Exercise instructions — For each line below that includes the word "object", make a copy.

Source material —
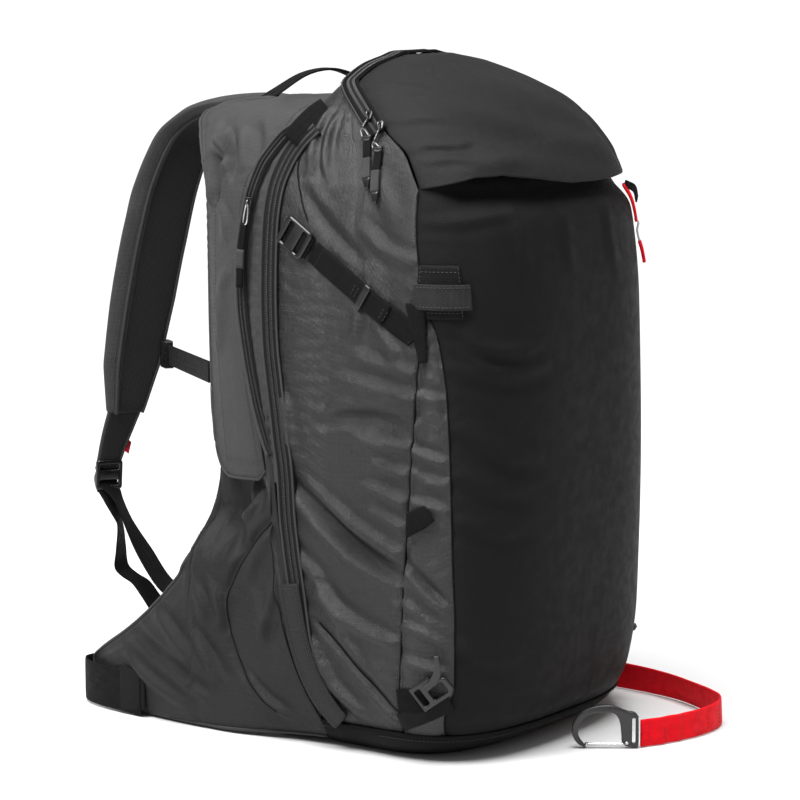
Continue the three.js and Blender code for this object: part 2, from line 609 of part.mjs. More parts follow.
---
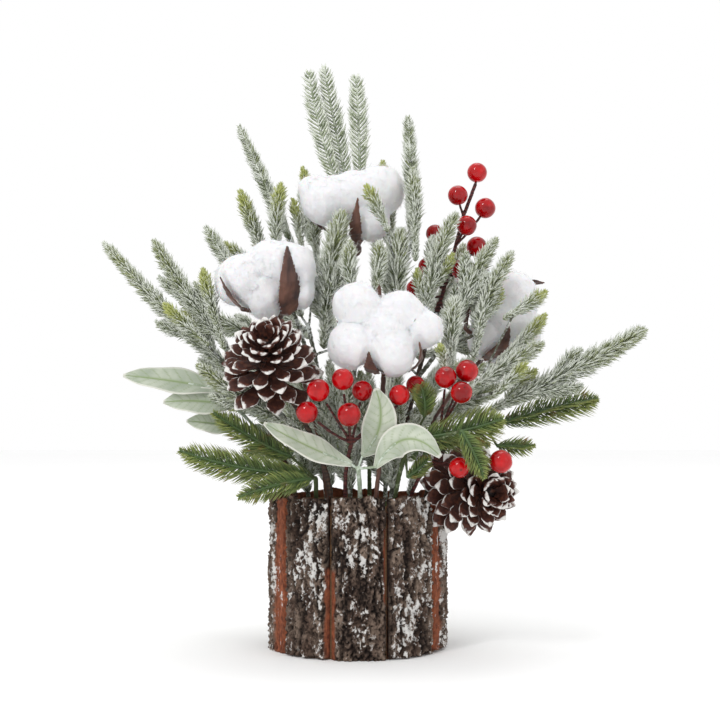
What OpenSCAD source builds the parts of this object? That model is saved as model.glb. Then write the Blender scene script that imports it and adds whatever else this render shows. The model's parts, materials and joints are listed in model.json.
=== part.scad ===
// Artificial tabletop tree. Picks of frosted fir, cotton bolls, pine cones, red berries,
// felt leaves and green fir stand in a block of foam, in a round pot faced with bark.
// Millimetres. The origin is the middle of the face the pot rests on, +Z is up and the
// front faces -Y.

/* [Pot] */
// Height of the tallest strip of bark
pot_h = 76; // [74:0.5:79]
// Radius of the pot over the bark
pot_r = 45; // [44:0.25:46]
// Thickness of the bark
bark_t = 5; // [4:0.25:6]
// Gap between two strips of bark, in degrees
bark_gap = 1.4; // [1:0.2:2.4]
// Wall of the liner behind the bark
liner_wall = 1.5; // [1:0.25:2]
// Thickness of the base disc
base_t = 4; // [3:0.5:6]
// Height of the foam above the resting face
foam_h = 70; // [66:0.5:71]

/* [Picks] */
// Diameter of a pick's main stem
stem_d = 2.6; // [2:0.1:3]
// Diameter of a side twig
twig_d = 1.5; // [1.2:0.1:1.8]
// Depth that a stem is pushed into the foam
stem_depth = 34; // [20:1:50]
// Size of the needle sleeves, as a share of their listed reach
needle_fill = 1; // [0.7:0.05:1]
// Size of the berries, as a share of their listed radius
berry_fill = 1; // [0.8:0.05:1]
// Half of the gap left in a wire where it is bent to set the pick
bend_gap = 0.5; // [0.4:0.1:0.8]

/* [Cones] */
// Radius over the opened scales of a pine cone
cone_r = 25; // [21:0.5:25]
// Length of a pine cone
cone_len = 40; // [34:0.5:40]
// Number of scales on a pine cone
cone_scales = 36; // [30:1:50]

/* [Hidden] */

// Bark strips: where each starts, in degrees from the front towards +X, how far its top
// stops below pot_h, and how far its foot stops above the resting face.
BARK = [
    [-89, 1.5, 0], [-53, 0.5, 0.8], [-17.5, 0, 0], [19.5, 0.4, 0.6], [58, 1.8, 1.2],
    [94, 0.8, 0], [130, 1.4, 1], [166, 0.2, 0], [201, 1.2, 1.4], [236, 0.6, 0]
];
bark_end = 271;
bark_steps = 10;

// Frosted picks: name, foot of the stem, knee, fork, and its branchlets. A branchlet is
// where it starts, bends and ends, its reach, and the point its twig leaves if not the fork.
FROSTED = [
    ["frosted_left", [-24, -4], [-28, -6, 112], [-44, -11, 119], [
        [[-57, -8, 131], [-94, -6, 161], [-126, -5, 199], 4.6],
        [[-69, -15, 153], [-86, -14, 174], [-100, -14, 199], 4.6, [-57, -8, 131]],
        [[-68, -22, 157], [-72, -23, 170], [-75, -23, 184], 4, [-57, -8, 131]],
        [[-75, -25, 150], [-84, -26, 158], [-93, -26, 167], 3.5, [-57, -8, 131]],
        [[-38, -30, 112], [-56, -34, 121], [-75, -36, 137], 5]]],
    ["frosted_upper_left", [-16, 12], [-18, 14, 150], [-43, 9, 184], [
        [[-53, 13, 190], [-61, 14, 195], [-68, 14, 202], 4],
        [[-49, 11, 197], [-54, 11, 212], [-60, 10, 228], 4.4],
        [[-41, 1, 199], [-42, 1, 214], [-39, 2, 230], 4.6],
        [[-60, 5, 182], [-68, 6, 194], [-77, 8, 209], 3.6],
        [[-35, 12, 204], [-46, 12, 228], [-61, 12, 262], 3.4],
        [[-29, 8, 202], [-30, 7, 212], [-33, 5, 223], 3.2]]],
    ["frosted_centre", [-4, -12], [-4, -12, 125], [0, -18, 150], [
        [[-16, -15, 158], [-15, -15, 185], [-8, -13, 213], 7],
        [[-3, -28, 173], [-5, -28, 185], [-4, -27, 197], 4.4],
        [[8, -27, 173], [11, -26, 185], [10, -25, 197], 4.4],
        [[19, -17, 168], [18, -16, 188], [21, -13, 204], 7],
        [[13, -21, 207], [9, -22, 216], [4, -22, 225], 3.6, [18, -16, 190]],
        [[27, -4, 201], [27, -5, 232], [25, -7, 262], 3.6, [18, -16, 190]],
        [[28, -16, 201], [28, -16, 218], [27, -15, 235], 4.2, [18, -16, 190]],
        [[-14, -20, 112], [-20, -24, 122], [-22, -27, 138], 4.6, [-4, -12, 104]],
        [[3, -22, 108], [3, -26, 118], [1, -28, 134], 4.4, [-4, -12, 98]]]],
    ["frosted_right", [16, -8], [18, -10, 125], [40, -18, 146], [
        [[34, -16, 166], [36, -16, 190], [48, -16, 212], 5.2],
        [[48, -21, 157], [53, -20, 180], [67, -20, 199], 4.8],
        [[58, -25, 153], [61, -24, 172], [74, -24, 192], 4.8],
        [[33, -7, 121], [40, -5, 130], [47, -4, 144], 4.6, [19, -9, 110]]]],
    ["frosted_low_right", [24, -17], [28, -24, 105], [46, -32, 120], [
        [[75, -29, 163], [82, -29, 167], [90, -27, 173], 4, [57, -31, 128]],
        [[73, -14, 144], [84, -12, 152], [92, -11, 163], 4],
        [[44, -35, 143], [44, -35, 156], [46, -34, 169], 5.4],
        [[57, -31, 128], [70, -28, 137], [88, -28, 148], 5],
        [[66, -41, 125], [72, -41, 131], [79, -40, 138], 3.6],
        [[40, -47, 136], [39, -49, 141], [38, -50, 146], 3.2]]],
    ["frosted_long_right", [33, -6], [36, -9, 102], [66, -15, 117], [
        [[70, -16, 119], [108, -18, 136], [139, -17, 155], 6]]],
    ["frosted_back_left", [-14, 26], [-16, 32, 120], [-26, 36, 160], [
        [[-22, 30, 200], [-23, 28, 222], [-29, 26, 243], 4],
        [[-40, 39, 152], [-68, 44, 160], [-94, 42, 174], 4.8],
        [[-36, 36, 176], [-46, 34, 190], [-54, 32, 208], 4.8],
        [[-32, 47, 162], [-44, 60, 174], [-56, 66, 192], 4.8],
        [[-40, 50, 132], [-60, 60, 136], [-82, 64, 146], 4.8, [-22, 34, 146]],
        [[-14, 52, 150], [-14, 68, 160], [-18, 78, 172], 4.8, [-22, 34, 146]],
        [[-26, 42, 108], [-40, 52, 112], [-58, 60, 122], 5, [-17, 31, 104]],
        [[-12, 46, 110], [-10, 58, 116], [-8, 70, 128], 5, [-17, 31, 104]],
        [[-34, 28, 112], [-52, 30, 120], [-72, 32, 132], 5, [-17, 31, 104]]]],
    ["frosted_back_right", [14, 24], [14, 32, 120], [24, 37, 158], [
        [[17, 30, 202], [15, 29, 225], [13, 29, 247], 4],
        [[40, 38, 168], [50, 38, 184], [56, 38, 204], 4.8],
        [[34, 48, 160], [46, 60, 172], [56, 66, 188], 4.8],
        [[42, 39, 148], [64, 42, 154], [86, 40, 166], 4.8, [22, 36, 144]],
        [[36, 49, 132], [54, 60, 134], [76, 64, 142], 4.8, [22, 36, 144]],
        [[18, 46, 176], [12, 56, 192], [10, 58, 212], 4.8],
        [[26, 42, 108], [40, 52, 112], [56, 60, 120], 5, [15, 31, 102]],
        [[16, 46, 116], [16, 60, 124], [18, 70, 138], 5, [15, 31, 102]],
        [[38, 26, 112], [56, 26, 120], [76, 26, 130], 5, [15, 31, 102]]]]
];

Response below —
Continue the three.js and Blender code for this object: part 2, from line 609 of part.mjs. More parts follow.
What OpenSCAD source builds the parts of this object? That model is saved as model.glb. Then write the Blender scene script that imports it and adds whatever else this render shows. The model's parts, materials and joints are listed in model.json.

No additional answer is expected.